I didn't have it on skids just had the 4"x4"x8' sunk in th eground 2 feet. figured I could jack it out of the ground with my big tractor Jack and put skids under the post so I could move it. 
Was easy to get it out of the ground on one end then setting it back on the ground. did the secone end and it was fine and I placed the skid under the post. started letting it down and over it went.

Well I had built it modular so I just need to take it apart and move it to where i want it now. Of course I will place skids under the platform this time so I can hook on it to move it.

Going to try to move this one next, it is on skids and I have moved it a couple times all ready.






 Al


----------



## mesupra (Oct 26, 2017)

Thats a great looking hunting shack. We have a permanent 8x10 on telephone poles 12' off the ground surrounded by clover, corn and turnips. Distances up to 1800 yards if you are so inclined.


----------



## alleyyooper (Oct 28, 2017)

The blue one is 4'x4' was thefirst one I built and used it on the ground for a couple years then sat it up on the stand.

The camo painted one is 5'x5' foot and I like that bit of extra room so was going to trade places as I spend so much time in the blue one because of where it is at.

 Al


----------



## ChoppyChoppy (Oct 28, 2017)

So the idea is the moose come up to your tree house? Baiting legal?


----------



## alleyyooper (Nov 10, 2017)

No baiting for moose is not legal and in fact there is now moose season in Michigan. They are still trying to get a heard established. There is also now season to hunt wolves who hunt thos moose they are trying to establish either.
Elk hunting in Michigan is a pricy endover, might just as well book a hunt in a western state or in westeren Canada may save some money doing so.

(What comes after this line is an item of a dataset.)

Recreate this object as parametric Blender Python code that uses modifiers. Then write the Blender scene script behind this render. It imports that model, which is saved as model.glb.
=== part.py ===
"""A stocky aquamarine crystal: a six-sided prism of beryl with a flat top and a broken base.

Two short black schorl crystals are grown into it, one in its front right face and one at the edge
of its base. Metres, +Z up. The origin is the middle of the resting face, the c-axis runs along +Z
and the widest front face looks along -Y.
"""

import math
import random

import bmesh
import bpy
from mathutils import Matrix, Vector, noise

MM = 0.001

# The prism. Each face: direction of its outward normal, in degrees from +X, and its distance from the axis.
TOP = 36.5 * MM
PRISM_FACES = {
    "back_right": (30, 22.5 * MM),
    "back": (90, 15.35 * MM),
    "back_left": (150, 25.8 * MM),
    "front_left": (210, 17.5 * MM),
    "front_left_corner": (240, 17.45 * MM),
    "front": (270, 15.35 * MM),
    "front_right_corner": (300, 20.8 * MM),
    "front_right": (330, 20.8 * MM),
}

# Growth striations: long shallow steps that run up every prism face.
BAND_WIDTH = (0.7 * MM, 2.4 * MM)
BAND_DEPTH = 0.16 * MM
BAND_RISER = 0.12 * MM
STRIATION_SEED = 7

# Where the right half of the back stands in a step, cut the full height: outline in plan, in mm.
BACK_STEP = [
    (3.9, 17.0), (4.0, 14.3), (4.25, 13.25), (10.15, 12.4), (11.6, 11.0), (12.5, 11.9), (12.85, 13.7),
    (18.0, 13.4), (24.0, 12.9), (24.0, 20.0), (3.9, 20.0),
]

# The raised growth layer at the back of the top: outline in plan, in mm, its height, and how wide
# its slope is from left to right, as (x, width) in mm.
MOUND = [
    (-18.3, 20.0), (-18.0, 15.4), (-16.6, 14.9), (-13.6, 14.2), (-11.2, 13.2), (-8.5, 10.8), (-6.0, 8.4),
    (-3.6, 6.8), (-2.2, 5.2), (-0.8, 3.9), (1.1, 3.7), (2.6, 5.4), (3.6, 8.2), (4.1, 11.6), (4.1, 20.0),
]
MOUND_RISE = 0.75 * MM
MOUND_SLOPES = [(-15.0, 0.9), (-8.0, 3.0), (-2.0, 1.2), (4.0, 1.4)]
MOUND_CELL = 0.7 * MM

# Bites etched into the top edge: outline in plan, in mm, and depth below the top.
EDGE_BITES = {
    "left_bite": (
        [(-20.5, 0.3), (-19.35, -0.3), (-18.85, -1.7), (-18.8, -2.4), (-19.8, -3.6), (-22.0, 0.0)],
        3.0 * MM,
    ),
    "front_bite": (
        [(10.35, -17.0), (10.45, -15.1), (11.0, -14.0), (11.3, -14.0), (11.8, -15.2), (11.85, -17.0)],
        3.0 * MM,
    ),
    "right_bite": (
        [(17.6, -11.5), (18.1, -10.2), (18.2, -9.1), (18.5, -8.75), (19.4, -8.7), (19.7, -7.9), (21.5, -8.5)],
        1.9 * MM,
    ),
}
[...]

But white tail deer baiting is legal in Michigan although I don't bait. White tail deer have a patteren and one can find good habitat with deer sign and set up a blind like mine and if on private property YOU OWN leave it there fore ever.

Fire arm season is just 5 days away now. 

 Al


----------



## ChoppyChoppy (Nov 10, 2017)

Weird.

I'm not much of a hunter, don't have time or really desire. Don't mind target shooting, but if I'm hungry I'll pay a farmer.


----------



## alleyyooper (Nov 10, 2017)

Whats weird? There are thousands of deer hunters in my state alone and I would guess every state includeing New York and California to have simular numbers.

If you like beef pork and mutton then a farmer is the go to guy for that meat.

 Al


----------